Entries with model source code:
** Begin **

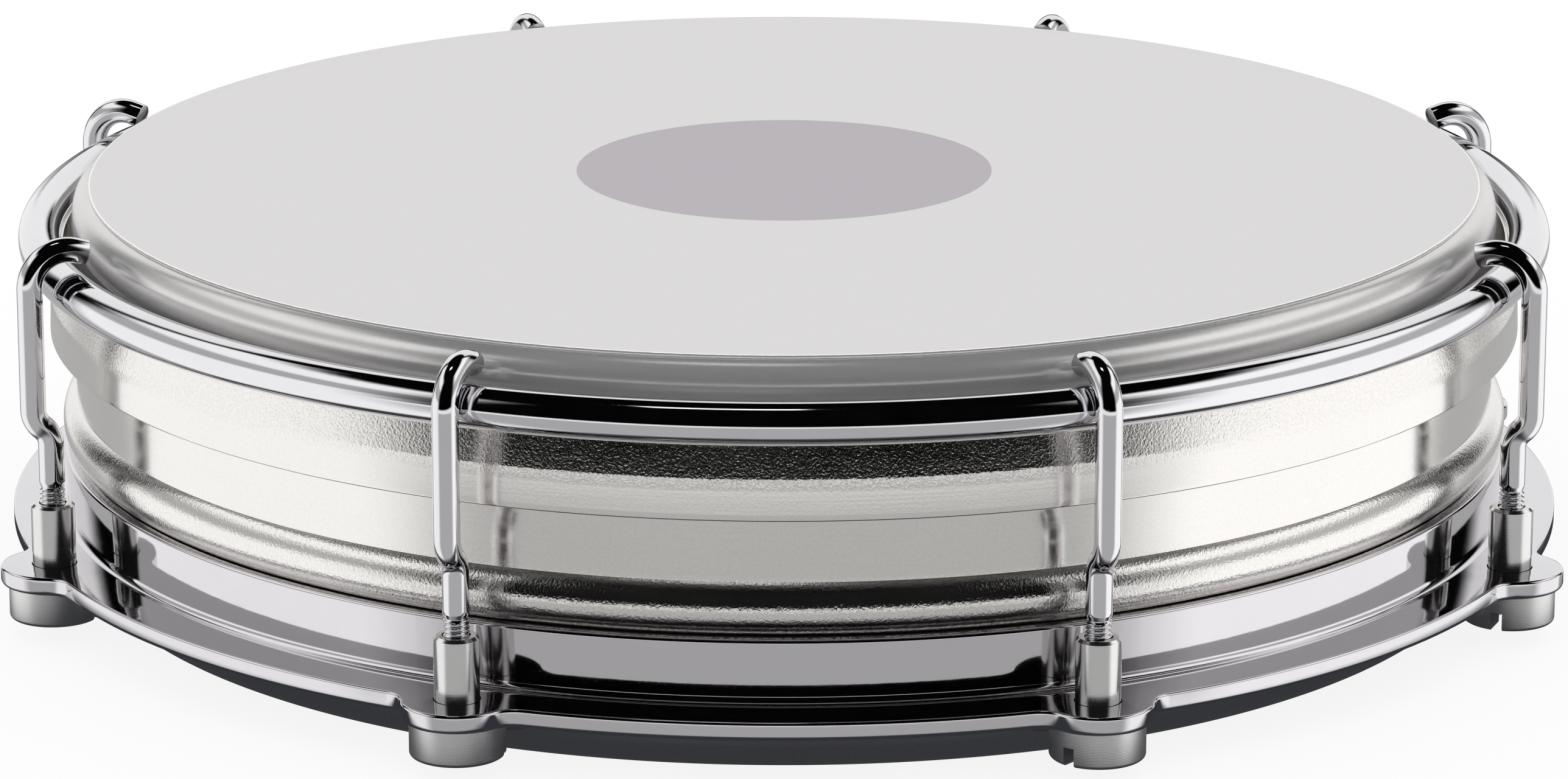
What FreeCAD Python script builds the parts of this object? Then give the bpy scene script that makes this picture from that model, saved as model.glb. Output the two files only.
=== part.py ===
import FreeCAD, Part
import math
import os

# Small frame drum (tamborim), millimetres.
# Origin: middle of the shell's bottom lip. Z is up, towards the playing head.
# A turned-in metal shell stands inside a pressed tuning ring. Eight hooks reach
# over a rod counterhoop and screw into slotted nuts held under the ring's ears.

# Shell
shell_outer_radius = 76.2
shell_wall = 1.2
drum_height = 42.3
crown_radius = 2.6
crown_return = 1.6
lip_radius = 3.0
lip_flat_width = 1.7
bead_bottom_height = 14.2
bead_height = 5.5
bead_depth = 1.5

# Head film
film_thickness = 0.25
film_lift = 0.03
collar_clearance = 0.1
collar_flare = 0.78

# Head hoop, a channel that stands open side up round the shell
channel_clearance = 0.4
channel_width = 2.1
channel_wall = 0.35
channel_bottom_drop = 15.7
channel_inner_height = 4.0
channel_side_height = 4.3
channel_foot_depth = 0.3
channel_foot_height = 0.9
channel_foot_round = 0.2
film_foot_gap = 1.0
resin_gap = 0.05
resin_top_drop = 0.4

# Counterhoop
counterhoop_rod_radius = 2.2
counterhoop_lap = 1.15
counterhoop_rise = 6.0
counterhoop_seat_gap = 0.05

# Tuning ring
ring_clearance = 0.15
ring_wall_top = 1.3
ring_wall_bottom = 1.0
ring_seat_gap = 0.02
ring_rim_radius = 0.35
flange_top_height = 7.6
flange_thickness = 2.0
flange_reach = 7.1
flange_top_round = 0.3
flange_bottom_round = 0.6
ring_corner_fillet = 0.8
ear_radius = 5.6
ear_fillet_radius = 3.0

# Tuning nuts
lug_count = 8
first_lug_angle = 22.5
nut_circle_reach = 6.0
nut_barrel_radius = 2.28
nut_barrel_length = 8.6
nut_head_radius = 4.8
nut_head_height = 3.7
nut_edge_round = 0.45
nut_mouth_chamfer = 0.3
nut_slot_width = 1.25
nut_slot_depth = 2.0
nut_slot_angles = (10.0, 75.0, 140.0, 35.0, 160.0, 172.0, 51.5, 69.0)
ear_hole_clearance = 0.1

# Hooks
hook_rod_radius = 1.34
hook_jog_top_height = 24.4
hook_jog_length = 3.9
hook_side_gap = 0.71
hook_bend_slack = 0.36
hook_bend_angle = 105.0
hook_tip_length = 1.3
hook_top_gap = 0.75
hook_end_height = 6.0
thread_length = 10.5
thread_pitch = 0.5
thread_depth = 0.3
thread_clearance = 0.1

# Heights and radii that follow from the sizes above
film_top = drum_height
crown_top = film_top - film_thickness - film_lift
crown_centre_height = crown_top - crown_radius
crown_centre_radius = shell_outer_radius - crown_radius
channel_bottom = film_top - channel_bottom_drop
channel_inner_radius = shell_outer_radius + channel_clearance
channel_outer_radius = channel_inner_radius + channel_width
channel_inner_top = channel_bottom + channel_inner_height
shoulder_height = channel_bottom + channel_side_height
film_bend_radius = crown_radius + collar_clearance
film_bend_height = film_top - film_thickness - film_bend_radius
film_side_radius = crown_centre_radius + film_bend_radius
film_seat_radius = film_side_radius + collar_flare
film_foot = channel_bottom + channel_wall + film_foot_gap
counterhoop_overhang = counterhoop_rod_radius - counterhoop_lap
counterhoop_radius = channel_outer_radius + counterhoop_overhang
counterhoop_height = shoulder_height + counterhoop_rise
ring_inner_radius = shell_outer_radius + ring_clearance
flange_bottom_height = flange_top_height - flange_thickness
nut_circle_radius = shell_outer_radius + nut_circle_reach
thread_bore_radius = hook_rod_radius + thread_clearance
hook_bend_radius = counterhoop_rod_radius + hook_rod_radius + hook_bend_slack
hook_shank_radius = counterhoop_radius + counterhoop_rod_radius + hook_side_gap + hook_rod_radius
hook_jog = hook_shank_radius - nut_circle_radius


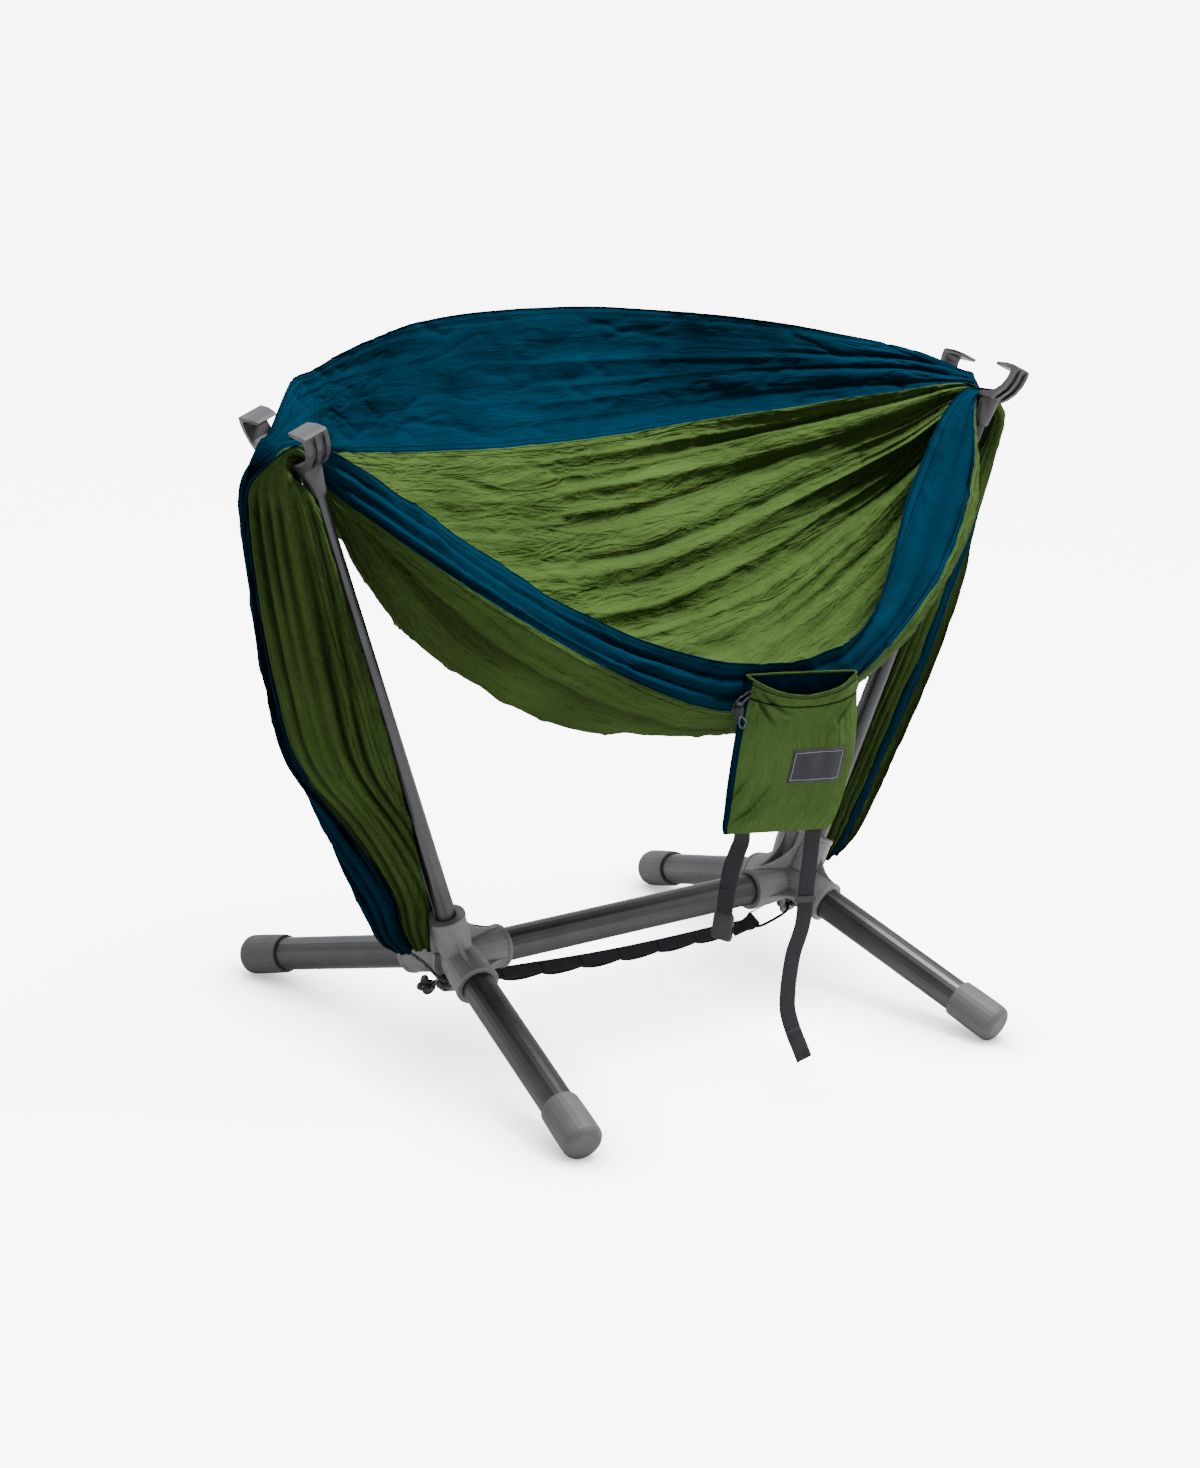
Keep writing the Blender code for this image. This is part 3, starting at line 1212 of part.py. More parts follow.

** End **

[Description of the task]: Print out the whole listing exactly as it appears.

[Output below]:
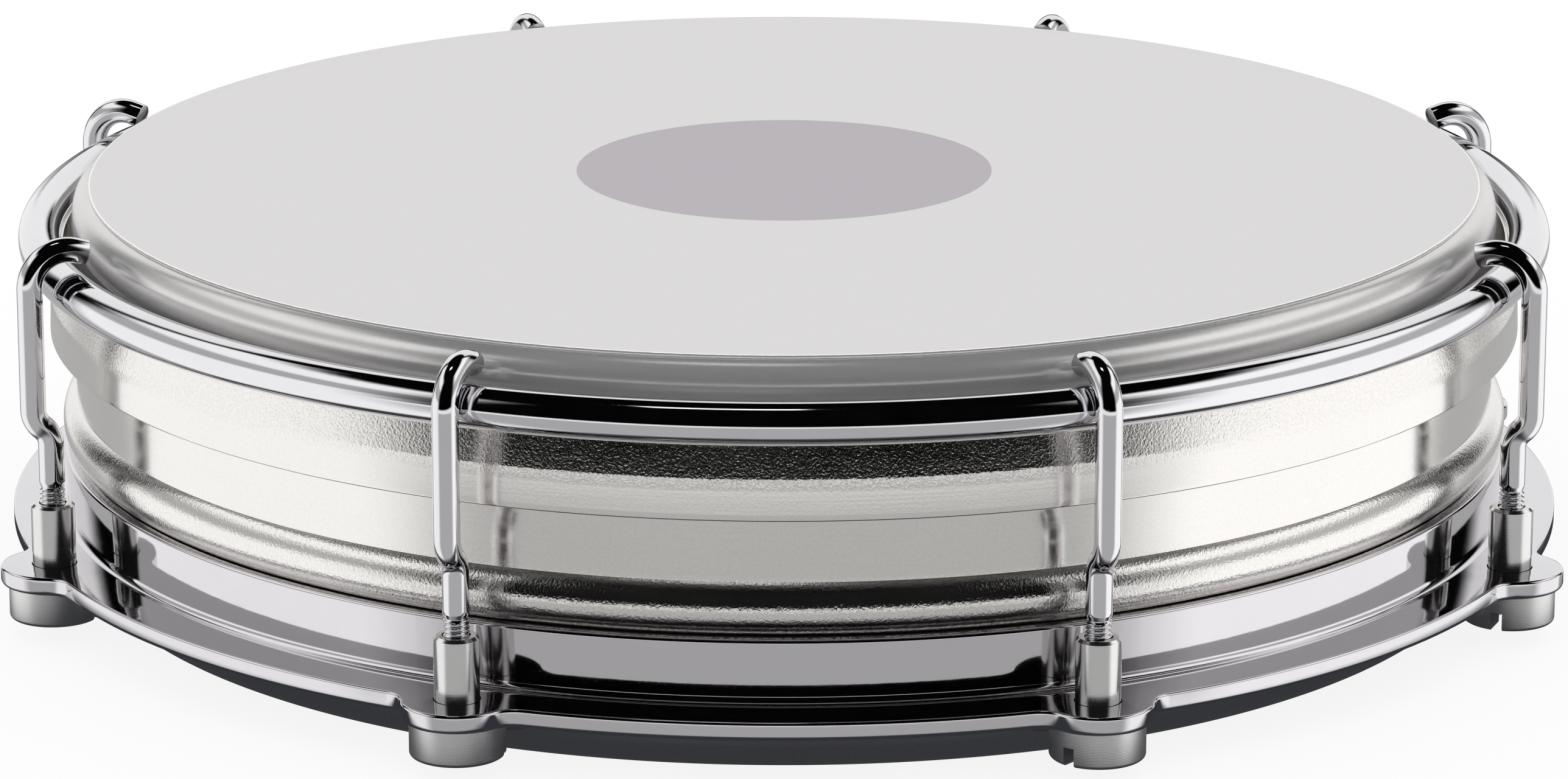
What FreeCAD Python script builds the parts of this object? Then give the bpy scene script that makes this picture from that model, saved as model.glb. Output the two files only.
=== part.py ===
import FreeCAD, Part
import math
import os

# Small frame drum (tamborim), millimetres.
# Origin: middle of the shell's bottom lip. Z is up, towards the playing head.
# A turned-in metal shell stands inside a pressed tuning ring. Eight hooks reach
# over a rod counterhoop and screw into slotted nuts held under the ring's ears.

# Shell
shell_outer_radius = 76.2
shell_wall = 1.2
drum_height = 42.3
crown_radius = 2.6
crown_return = 1.6
lip_radius = 3.0
lip_flat_width = 1.7
bead_bottom_height = 14.2
bead_height = 5.5
bead_depth = 1.5

# Head film
film_thickness = 0.25
film_lift = 0.03
collar_clearance = 0.1
collar_flare = 0.78

# Head hoop, a channel that stands open side up round the shell
channel_clearance = 0.4
channel_width = 2.1
channel_wall = 0.35
channel_bottom_drop = 15.7
channel_inner_height = 4.0
channel_side_height = 4.3
channel_foot_depth = 0.3
channel_foot_height = 0.9
channel_foot_round = 0.2
film_foot_gap = 1.0
resin_gap = 0.05
resin_top_drop = 0.4

# Counterhoop
counterhoop_rod_radius = 2.2
counterhoop_lap = 1.15
counterhoop_rise = 6.0
counterhoop_seat_gap = 0.05

# Tuning ring
ring_clearance = 0.15
ring_wall_top = 1.3
ring_wall_bottom = 1.0
ring_seat_gap = 0.02
ring_rim_radius = 0.35
flange_top_height = 7.6
flange_thickness = 2.0
flange_reach = 7.1
flange_top_round = 0.3
flange_bottom_round = 0.6
ring_corner_fillet = 0.8
ear_radius = 5.6
ear_fillet_radius = 3.0

# Tuning nuts
lug_count = 8
first_lug_angle = 22.5
nut_circle_reach = 6.0
nut_barrel_radius = 2.28
nut_barrel_length = 8.6
nut_head_radius = 4.8
nut_head_height = 3.7
nut_edge_round = 0.45
nut_mouth_chamfer = 0.3
nut_slot_width = 1.25
nut_slot_depth = 2.0
nut_slot_angles = (10.0, 75.0, 140.0, 35.0, 160.0, 172.0, 51.5, 69.0)
ear_hole_clearance = 0.1

# Hooks
hook_rod_radius = 1.34
hook_jog_top_height = 24.4
hook_jog_length = 3.9
hook_side_gap = 0.71
hook_bend_slack = 0.36
hook_bend_angle = 105.0
hook_tip_length = 1.3
hook_top_gap = 0.75
hook_end_height = 6.0
thread_length = 10.5
thread_pitch = 0.5
thread_depth = 0.3
thread_clearance = 0.1

# Heights and radii that follow from the sizes above
film_top = drum_height
crown_top = film_top - film_thickness - film_lift
crown_centre_height = crown_top - crown_radius
crown_centre_radius = shell_outer_radius - crown_radius
channel_bottom = film_top - channel_bottom_drop
channel_inner_radius = shell_outer_radius + channel_clearance
channel_outer_radius = channel_inner_radius + channel_width
channel_inner_top = channel_bottom + channel_inner_height
shoulder_height = channel_bottom + channel_side_height
film_bend_radius = crown_radius + collar_clearance
film_bend_height = film_top - film_thickness - film_bend_radius
film_side_radius = crown_centre_radius + film_bend_radius
film_seat_radius = film_side_radius + collar_flare
film_foot = channel_bottom + channel_wall + film_foot_gap
counterhoop_overhang = counterhoop_rod_radius - counterhoop_lap
counterhoop_radius = channel_outer_radius + counterhoop_overhang
counterhoop_height = shoulder_height + counterhoop_rise
ring_inner_radius = shell_outer_radius + ring_clearance
flange_bottom_height = flange_top_height - flange_thickness
nut_circle_radius = shell_outer_radius + nut_circle_reach
thread_bore_radius = hook_rod_radius + thread_clearance
hook_bend_radius = counterhoop_rod_radius + hook_rod_radius + hook_bend_slack
hook_shank_radius = counterhoop_radius + counterhoop_rod_radius + hook_side_gap + hook_rod_radius
hook_jog = hook_shank_radius - nut_circle_radius


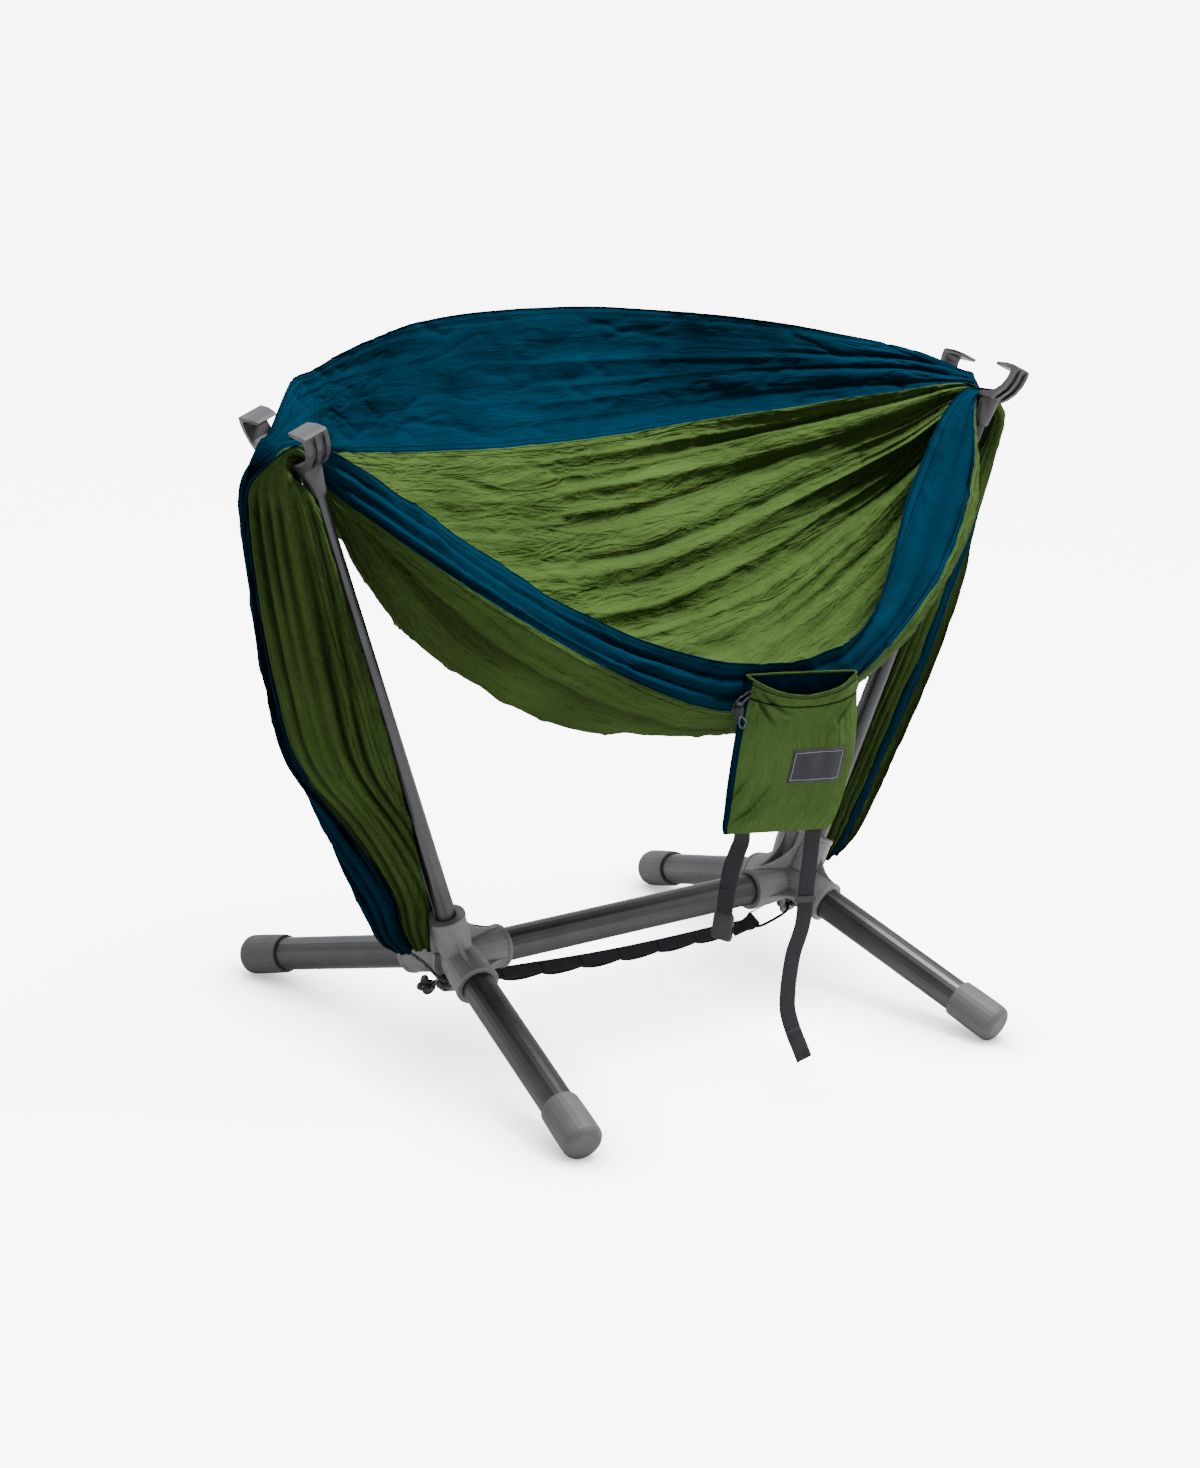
Keep writing the Blender code for this image. This is part 3, starting at line 1212 of part.py. More parts follow.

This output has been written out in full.